[Begin Data segment]
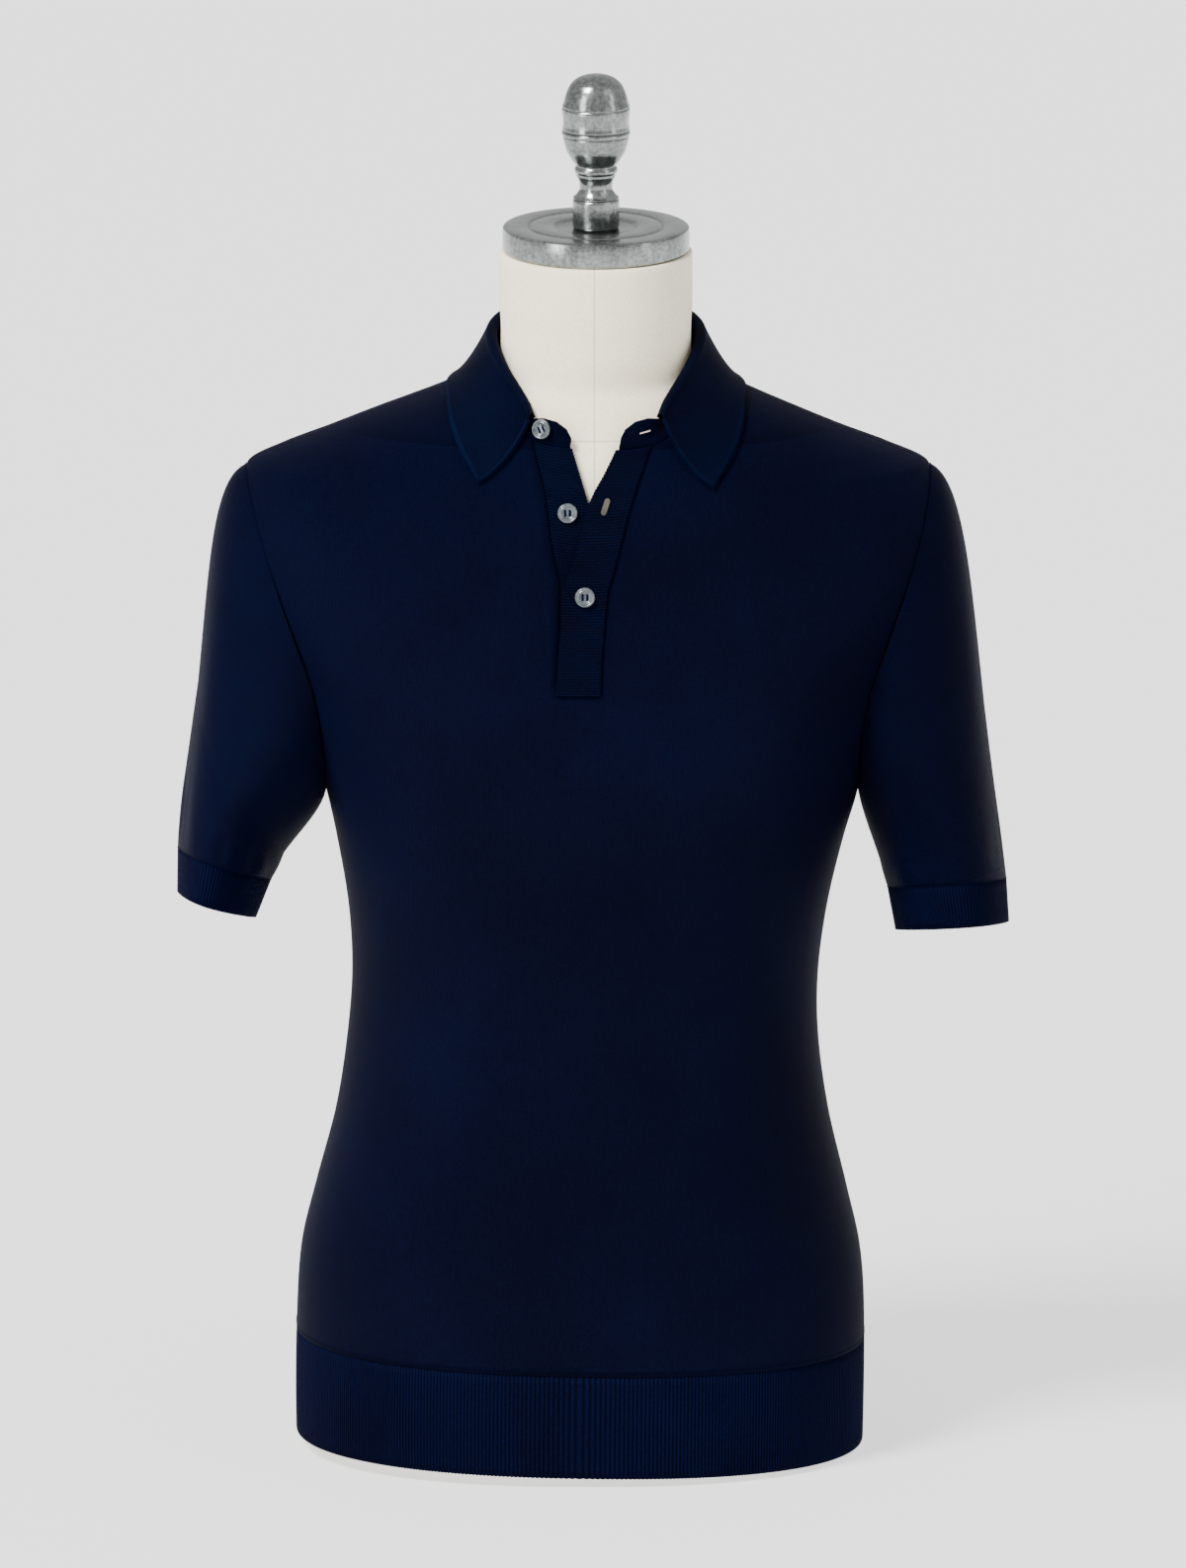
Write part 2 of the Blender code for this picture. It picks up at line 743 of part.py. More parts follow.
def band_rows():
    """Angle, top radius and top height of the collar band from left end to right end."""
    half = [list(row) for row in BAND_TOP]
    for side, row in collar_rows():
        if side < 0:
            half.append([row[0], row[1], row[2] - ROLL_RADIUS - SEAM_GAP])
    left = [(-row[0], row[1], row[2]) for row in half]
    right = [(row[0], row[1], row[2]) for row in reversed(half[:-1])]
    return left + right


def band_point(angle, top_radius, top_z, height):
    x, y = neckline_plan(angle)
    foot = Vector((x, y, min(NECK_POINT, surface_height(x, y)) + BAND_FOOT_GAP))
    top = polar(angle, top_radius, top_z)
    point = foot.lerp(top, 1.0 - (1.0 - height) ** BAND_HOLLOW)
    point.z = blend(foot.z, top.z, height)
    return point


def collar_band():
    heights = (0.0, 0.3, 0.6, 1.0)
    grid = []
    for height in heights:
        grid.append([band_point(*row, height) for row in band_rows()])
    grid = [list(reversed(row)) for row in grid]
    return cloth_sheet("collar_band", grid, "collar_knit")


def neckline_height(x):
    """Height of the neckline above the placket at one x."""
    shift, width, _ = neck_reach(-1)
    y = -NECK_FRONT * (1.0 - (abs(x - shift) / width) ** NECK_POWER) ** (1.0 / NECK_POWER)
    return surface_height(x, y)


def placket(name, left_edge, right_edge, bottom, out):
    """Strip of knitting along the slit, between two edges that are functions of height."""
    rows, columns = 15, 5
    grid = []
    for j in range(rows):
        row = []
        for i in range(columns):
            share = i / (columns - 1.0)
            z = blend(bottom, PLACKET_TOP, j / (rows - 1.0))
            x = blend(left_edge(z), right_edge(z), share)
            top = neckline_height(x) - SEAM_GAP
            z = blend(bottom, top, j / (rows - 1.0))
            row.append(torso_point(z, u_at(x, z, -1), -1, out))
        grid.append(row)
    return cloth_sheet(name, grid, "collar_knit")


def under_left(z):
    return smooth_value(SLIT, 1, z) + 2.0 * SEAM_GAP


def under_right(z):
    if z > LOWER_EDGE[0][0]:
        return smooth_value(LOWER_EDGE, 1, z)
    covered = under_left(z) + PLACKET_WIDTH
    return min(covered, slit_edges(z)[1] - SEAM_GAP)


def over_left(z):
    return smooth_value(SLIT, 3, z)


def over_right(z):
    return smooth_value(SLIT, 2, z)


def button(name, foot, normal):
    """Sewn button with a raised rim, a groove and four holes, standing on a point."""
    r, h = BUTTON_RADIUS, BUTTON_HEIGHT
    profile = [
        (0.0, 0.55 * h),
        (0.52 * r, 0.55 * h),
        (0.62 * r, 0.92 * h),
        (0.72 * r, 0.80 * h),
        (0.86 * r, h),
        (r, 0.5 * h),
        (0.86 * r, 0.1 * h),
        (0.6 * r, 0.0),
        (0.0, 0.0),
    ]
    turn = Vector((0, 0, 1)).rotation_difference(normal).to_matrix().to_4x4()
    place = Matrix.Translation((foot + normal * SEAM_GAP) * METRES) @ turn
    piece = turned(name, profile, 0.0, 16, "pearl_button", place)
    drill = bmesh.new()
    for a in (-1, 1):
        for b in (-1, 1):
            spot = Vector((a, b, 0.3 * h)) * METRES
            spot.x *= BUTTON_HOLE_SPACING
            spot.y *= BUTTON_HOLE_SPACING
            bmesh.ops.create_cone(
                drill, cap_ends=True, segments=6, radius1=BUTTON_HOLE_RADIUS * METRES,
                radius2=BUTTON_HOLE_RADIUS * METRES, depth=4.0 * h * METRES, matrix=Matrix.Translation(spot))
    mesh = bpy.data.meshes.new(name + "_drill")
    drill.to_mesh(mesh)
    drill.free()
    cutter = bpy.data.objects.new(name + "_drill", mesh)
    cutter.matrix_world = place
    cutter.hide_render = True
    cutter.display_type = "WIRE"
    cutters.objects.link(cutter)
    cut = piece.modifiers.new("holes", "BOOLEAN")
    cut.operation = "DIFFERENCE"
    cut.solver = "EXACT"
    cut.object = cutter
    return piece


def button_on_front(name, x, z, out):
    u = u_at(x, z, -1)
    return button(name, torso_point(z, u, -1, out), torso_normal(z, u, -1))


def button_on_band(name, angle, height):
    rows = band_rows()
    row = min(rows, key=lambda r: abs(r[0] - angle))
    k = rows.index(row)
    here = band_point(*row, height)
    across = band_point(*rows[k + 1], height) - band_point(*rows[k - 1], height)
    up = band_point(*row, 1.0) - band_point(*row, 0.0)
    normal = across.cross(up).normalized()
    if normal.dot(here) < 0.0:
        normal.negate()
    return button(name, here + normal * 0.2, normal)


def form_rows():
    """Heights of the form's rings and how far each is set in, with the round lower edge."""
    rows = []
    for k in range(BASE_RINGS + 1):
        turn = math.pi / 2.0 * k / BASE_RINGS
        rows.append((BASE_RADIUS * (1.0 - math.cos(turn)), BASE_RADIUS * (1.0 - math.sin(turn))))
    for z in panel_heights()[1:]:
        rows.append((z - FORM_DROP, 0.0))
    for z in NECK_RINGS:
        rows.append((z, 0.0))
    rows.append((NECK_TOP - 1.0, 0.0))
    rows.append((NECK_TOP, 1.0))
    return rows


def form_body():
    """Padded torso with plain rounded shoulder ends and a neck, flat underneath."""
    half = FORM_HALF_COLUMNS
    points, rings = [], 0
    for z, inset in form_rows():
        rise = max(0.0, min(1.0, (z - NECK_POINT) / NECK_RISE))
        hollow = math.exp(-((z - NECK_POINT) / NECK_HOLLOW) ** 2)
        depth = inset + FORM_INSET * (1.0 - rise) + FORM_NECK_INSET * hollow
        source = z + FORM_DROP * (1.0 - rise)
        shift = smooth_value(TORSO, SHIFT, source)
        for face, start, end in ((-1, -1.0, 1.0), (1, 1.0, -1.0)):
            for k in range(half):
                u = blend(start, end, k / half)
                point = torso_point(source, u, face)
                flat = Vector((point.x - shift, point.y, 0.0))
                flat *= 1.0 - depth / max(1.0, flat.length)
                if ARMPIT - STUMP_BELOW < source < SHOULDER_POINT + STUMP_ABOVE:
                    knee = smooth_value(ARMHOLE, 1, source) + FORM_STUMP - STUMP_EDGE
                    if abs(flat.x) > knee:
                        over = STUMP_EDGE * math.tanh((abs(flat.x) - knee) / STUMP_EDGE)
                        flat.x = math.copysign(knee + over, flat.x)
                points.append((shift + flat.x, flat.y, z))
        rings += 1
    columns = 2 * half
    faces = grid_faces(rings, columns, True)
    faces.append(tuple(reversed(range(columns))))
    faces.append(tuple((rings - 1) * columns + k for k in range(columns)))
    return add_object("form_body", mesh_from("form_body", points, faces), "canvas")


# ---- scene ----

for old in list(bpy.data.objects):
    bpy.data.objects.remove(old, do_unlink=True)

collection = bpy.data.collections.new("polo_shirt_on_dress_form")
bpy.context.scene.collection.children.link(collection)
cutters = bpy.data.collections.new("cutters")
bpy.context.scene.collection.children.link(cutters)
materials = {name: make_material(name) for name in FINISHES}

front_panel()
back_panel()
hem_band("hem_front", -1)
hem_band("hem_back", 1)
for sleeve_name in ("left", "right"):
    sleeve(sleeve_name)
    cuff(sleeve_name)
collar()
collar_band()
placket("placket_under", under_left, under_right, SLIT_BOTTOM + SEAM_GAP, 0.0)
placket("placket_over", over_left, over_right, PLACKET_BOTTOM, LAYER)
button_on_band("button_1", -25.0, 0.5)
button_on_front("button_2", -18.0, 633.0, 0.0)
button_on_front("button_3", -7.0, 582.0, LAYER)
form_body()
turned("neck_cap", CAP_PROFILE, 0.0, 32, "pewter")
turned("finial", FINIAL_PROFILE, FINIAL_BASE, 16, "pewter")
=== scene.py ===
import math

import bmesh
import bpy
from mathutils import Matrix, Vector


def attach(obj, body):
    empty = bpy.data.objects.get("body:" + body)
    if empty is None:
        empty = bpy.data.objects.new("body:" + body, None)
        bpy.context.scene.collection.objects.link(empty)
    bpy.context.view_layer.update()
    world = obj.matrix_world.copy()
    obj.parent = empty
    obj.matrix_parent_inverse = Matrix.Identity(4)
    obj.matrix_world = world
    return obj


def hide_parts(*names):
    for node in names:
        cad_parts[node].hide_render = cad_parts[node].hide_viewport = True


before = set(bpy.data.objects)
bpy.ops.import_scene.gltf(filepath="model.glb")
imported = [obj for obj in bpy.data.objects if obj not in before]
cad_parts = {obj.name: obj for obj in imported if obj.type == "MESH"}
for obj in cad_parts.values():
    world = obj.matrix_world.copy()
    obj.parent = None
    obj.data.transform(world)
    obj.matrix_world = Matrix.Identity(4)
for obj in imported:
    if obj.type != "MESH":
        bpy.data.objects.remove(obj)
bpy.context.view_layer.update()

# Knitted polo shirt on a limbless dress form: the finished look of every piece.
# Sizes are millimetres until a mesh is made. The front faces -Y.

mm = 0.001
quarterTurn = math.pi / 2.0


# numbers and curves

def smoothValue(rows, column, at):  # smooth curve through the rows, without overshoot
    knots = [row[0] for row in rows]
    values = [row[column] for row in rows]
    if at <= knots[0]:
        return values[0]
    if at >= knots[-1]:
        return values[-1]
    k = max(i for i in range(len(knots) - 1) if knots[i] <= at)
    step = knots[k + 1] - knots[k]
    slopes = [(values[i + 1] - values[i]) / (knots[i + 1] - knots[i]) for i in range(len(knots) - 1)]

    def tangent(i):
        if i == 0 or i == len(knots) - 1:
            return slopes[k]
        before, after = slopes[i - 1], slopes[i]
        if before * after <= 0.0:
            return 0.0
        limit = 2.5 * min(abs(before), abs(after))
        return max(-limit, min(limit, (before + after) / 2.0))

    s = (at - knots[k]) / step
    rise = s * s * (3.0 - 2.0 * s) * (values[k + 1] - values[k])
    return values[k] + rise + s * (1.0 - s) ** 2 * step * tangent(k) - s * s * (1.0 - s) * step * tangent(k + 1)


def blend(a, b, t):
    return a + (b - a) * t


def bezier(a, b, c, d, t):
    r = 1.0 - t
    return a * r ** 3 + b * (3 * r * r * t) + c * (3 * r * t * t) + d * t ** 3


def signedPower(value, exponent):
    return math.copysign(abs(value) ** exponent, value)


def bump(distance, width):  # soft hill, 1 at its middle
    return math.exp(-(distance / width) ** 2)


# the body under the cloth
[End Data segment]
◆ **What you are asked to do**
Look through the listing above. Pick out each line with "empty" and copy it.

◆ **Exercise response**
    empty = bpy.data.objects.get("body:" + body)
    if empty is None:
        empty = bpy.data.objects.new("body:" + body, None)
        bpy.context.scene.collection.objects.link(empty)
    obj.parent = empty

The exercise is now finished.